Bien entendu, personne ne peut en parler tant qu'ils ne sont pas officiellement annoncés, mais bon nombre d'acteurs ne cachent pas qu'ils ont aussi profité d'une année 2023 plus calme pour préparer de nouveaux projets, qui devraient être lancés dans les mois qui viennent. Des projets qui ne se limitent d'ailleurs pas seulement à des augmentations de capital, rendues à nouveau possibles dans un marché qui s'est stabilisé, et avec des investisseurs de nouveau intéressés par de telles opérations.

 

14. Attention de bien de tirer les bonnes leçons des turbulences 

 

Le problème avec cette reprise rapide en 2024, analysent certains acteurs, c'est que la crise n'aura pas duré assez longtemps pour que le marché puisse vraiment se purger.
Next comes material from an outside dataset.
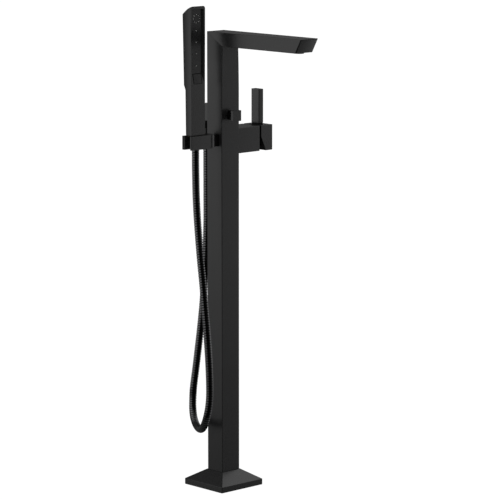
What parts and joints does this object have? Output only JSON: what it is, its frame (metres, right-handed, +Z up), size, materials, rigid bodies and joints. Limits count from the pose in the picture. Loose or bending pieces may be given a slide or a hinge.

Avec le risque que la frénésie des nouveaux lancements, des augmentations de capital, des acquisitions immobilières reprenne et que certains ne tirent pas toutes les leçons des turbulences de ces deux dernières années.

 

15. De nouveaux acteurs pourraient apparaître

 

Finalement, la situation qu'a connue l'immobilier titrisé ces deux dernières années a fait aussi apparaître un manque d'intérêts convergents entre ce que proposaient les fonds et ce que voulaient les investisseurs dans un marché difficile. Ce qui fait dire à certains que l'on va voir ces prochaines années apparaître de nouveaux acteurs, avec des approches différentes, pour mieux répondre aux attentes des investisseurs, quelles que soient les conditions du marché.